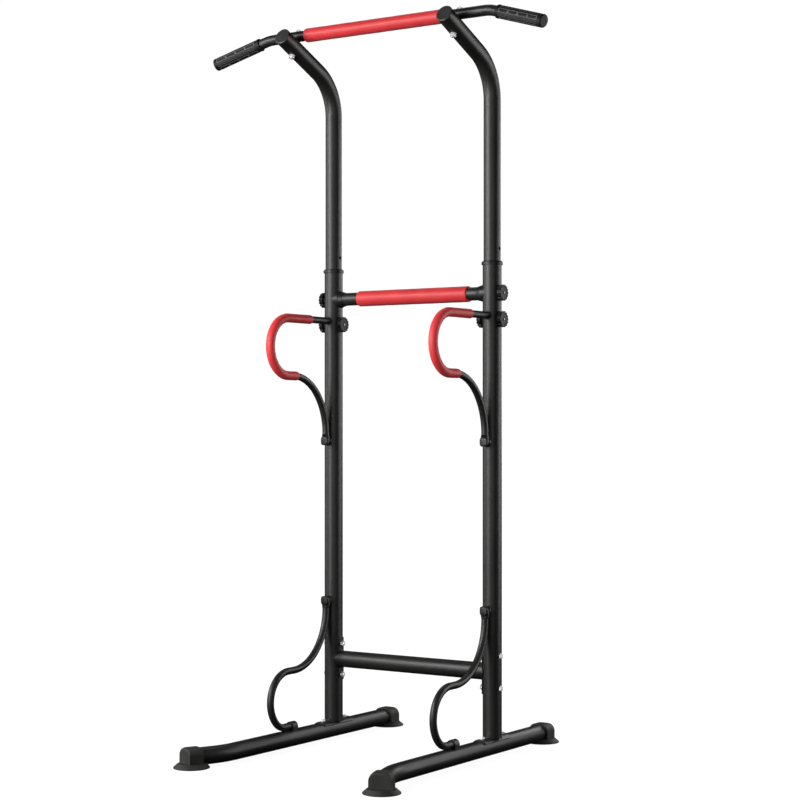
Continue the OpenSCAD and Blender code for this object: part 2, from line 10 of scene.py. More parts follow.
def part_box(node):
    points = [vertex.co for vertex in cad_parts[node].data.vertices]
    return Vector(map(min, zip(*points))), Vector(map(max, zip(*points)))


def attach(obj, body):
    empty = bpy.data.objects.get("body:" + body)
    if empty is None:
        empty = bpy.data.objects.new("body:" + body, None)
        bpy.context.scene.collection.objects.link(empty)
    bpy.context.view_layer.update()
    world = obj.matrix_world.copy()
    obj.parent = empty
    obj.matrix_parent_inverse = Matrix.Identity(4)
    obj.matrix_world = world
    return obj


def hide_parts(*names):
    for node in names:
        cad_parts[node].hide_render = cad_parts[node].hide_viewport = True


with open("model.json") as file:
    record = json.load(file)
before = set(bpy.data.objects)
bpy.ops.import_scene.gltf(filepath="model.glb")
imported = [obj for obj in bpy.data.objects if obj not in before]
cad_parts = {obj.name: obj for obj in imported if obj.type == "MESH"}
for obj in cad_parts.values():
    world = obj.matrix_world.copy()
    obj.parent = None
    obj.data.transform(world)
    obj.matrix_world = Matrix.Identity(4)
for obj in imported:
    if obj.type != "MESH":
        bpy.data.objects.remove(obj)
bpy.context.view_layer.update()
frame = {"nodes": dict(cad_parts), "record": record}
----
> _CHALLENGE_:
Extract the full listing above without alteration.

> _ANSWER FOR THIS EXERCISE_:
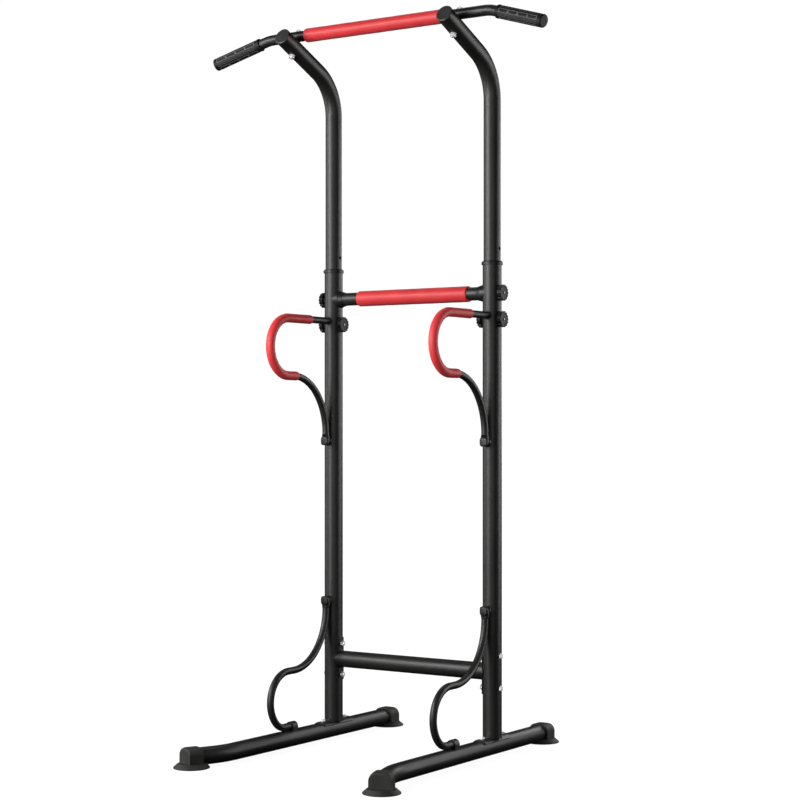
Continue the OpenSCAD and Blender code for this object: part 2, from line 10 of scene.py. More parts follow.
def part_box(node):
    points = [vertex.co for vertex in cad_parts[node].data.vertices]
    return Vector(map(min, zip(*points))), Vector(map(max, zip(*points)))


def attach(obj, body):
    empty = bpy.data.objects.get("body:" + body)
    if empty is None:
        empty = bpy.data.objects.new("body:" + body, None)
        bpy.context.scene.collection.objects.link(empty)
    bpy.context.view_layer.update()
    world = obj.matrix_world.copy()
    obj.parent = empty
    obj.matrix_parent_inverse = Matrix.Identity(4)
    obj.matrix_world = world
    return obj


def hide_parts(*names):
    for node in names:
        cad_parts[node].hide_render = cad_parts[node].hide_viewport = True


with open("model.json") as file:
    record = json.load(file)
before = set(bpy.data.objects)
bpy.ops.import_scene.gltf(filepath="model.glb")
imported = [obj for obj in bpy.data.objects if obj not in before]
cad_parts = {obj.name: obj for obj in imported if obj.type == "MESH"}
for obj in cad_parts.values():
    world = obj.matrix_world.copy()
    obj.parent = None
    obj.data.transform(world)
    obj.matrix_world = Matrix.Identity(4)
for obj in imported:
    if obj.type != "MESH":
        bpy.data.objects.remove(obj)
bpy.context.view_layer.update()
frame = {"nodes": dict(cad_parts), "record": record}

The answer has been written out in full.